begin RECORDS FOR THIS TASK

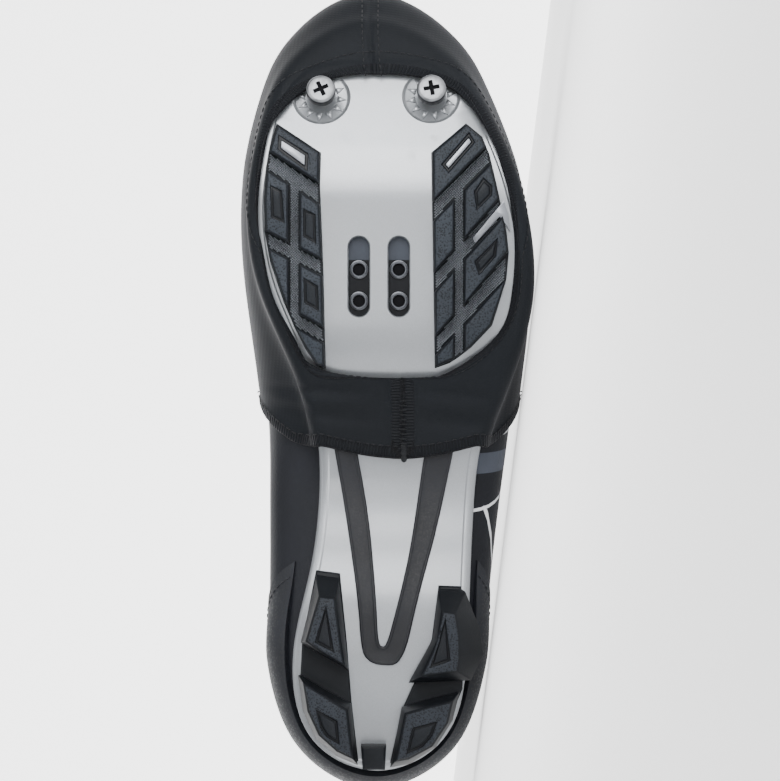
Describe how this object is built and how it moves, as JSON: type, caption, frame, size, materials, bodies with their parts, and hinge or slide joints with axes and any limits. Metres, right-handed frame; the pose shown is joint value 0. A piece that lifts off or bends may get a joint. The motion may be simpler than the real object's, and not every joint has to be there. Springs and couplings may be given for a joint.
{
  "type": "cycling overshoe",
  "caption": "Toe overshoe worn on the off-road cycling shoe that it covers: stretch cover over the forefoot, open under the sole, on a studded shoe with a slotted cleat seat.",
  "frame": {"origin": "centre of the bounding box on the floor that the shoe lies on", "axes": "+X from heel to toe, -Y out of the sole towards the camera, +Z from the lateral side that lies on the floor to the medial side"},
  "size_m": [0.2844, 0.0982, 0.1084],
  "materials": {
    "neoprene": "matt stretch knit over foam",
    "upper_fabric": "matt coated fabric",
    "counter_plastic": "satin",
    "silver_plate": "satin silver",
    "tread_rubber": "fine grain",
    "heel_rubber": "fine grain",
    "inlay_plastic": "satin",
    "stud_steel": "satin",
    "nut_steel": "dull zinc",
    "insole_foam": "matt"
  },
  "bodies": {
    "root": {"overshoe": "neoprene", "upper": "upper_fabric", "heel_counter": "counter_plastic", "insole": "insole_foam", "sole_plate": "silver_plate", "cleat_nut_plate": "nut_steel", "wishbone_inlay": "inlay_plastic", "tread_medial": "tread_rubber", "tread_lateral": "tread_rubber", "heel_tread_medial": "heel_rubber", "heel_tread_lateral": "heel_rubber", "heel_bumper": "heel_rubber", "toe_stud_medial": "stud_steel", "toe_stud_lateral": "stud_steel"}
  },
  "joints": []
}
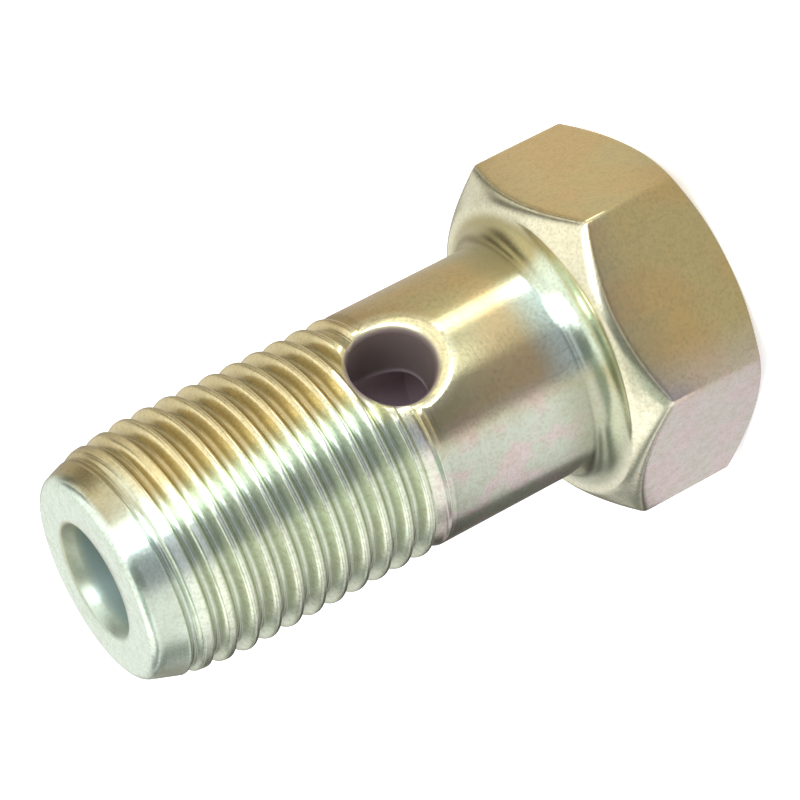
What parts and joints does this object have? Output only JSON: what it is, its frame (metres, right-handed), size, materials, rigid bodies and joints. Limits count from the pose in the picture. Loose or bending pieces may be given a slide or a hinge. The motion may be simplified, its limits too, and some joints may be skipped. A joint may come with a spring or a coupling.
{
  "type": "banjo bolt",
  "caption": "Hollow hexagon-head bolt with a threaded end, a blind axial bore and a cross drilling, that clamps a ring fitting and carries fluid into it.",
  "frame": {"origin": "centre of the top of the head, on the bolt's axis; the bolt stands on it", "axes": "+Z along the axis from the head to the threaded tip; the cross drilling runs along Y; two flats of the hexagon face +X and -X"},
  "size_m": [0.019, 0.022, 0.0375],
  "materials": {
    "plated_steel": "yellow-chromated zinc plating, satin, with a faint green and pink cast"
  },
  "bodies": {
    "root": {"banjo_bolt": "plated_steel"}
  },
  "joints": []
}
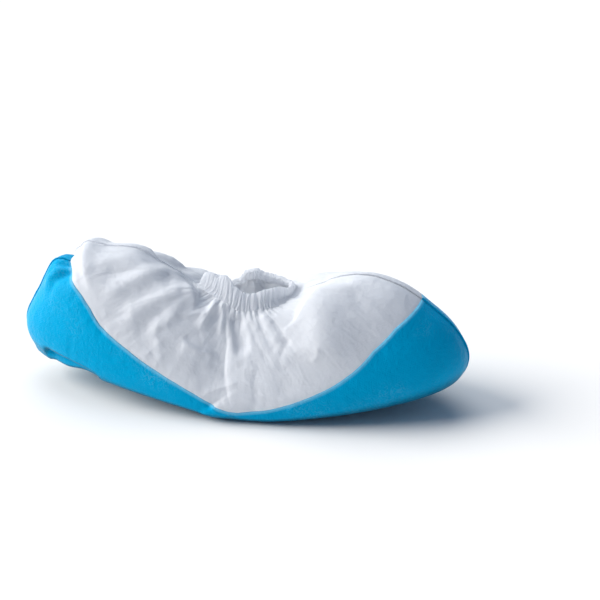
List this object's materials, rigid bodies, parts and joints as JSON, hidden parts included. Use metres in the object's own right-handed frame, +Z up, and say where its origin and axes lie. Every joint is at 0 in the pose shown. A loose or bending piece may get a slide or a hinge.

end RECORDS FOR THIS TASK

Give an exact copy of all the data shown above.

=== SOLUTION FOR THIS EXERCISE ===
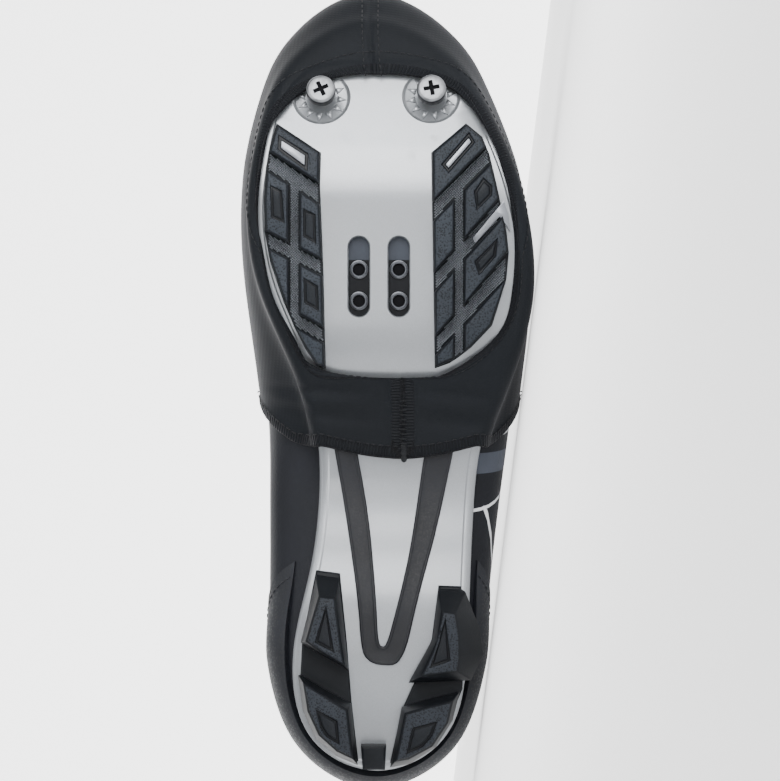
Describe how this object is built and how it moves, as JSON: type, caption, frame, size, materials, bodies with their parts, and hinge or slide joints with axes and any limits. Metres, right-handed frame; the pose shown is joint value 0. A piece that lifts off or bends may get a joint. The motion may be simpler than the real object's, and not every joint has to be there. Springs and couplings may be given for a joint.
{
  "type": "cycling overshoe",
  "caption": "Toe overshoe worn on the off-road cycling shoe that it covers: stretch cover over the forefoot, open under the sole, on a studded shoe with a slotted cleat seat.",
  "frame": {"origin": "centre of the bounding box on the floor that the shoe lies on", "axes": "+X from heel to toe, -Y out of the sole towards the camera, +Z from the lateral side that lies on the floor to the medial side"},
  "size_m": [0.2844, 0.0982, 0.1084],
  "materials": {
    "neoprene": "matt stretch knit over foam",
    "upper_fabric": "matt coated fabric",
    "counter_plastic": "satin",
    "silver_plate": "satin silver",
    "tread_rubber": "fine grain",
    "heel_rubber": "fine grain",
    "inlay_plastic": "satin",
    "stud_steel": "satin",
    "nut_steel": "dull zinc",
    "insole_foam": "matt"
  },
  "bodies": {
    "root": {"overshoe": "neoprene", "upper": "upper_fabric", "heel_counter": "counter_plastic", "insole": "insole_foam", "sole_plate": "silver_plate", "cleat_nut_plate": "nut_steel", "wishbone_inlay": "inlay_plastic", "tread_medial": "tread_rubber", "tread_lateral": "tread_rubber", "heel_tread_medial": "heel_rubber", "heel_tread_lateral": "heel_rubber", "heel_bumper": "heel_rubber", "toe_stud_medial": "stud_steel", "toe_stud_lateral": "stud_steel"}
  },
  "joints": []
}
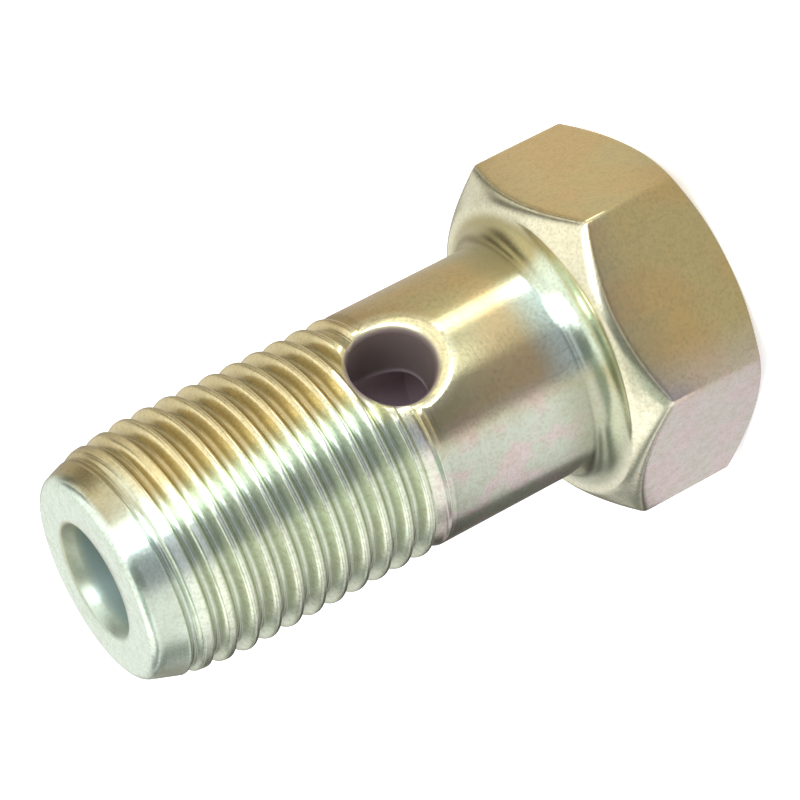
What parts and joints does this object have? Output only JSON: what it is, its frame (metres, right-handed), size, materials, rigid bodies and joints. Limits count from the pose in the picture. Loose or bending pieces may be given a slide or a hinge. The motion may be simplified, its limits too, and some joints may be skipped. A joint may come with a spring or a coupling.
{
  "type": "banjo bolt",
  "caption": "Hollow hexagon-head bolt with a threaded end, a blind axial bore and a cross drilling, that clamps a ring fitting and carries fluid into it.",
  "frame": {"origin": "centre of the top of the head, on the bolt's axis; the bolt stands on it", "axes": "+Z along the axis from the head to the threaded tip; the cross drilling runs along Y; two flats of the hexagon face +X and -X"},
  "size_m": [0.019, 0.022, 0.0375],
  "materials": {
    "plated_steel": "yellow-chromated zinc plating, satin, with a faint green and pink cast"
  },
  "bodies": {
    "root": {"banjo_bolt": "plated_steel"}
  },
  "joints": []
}
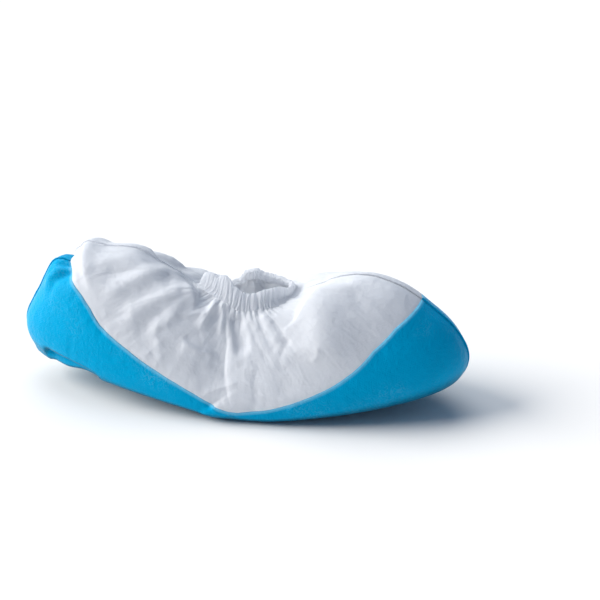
List this object's materials, rigid bodies, parts and joints as JSON, hidden parts included. Use metres in the object's own right-handed frame, +Z up, and say where its origin and axes lie. Every joint is at 0 in the pose shown. A loose or bending piece may get a slide or a hinge.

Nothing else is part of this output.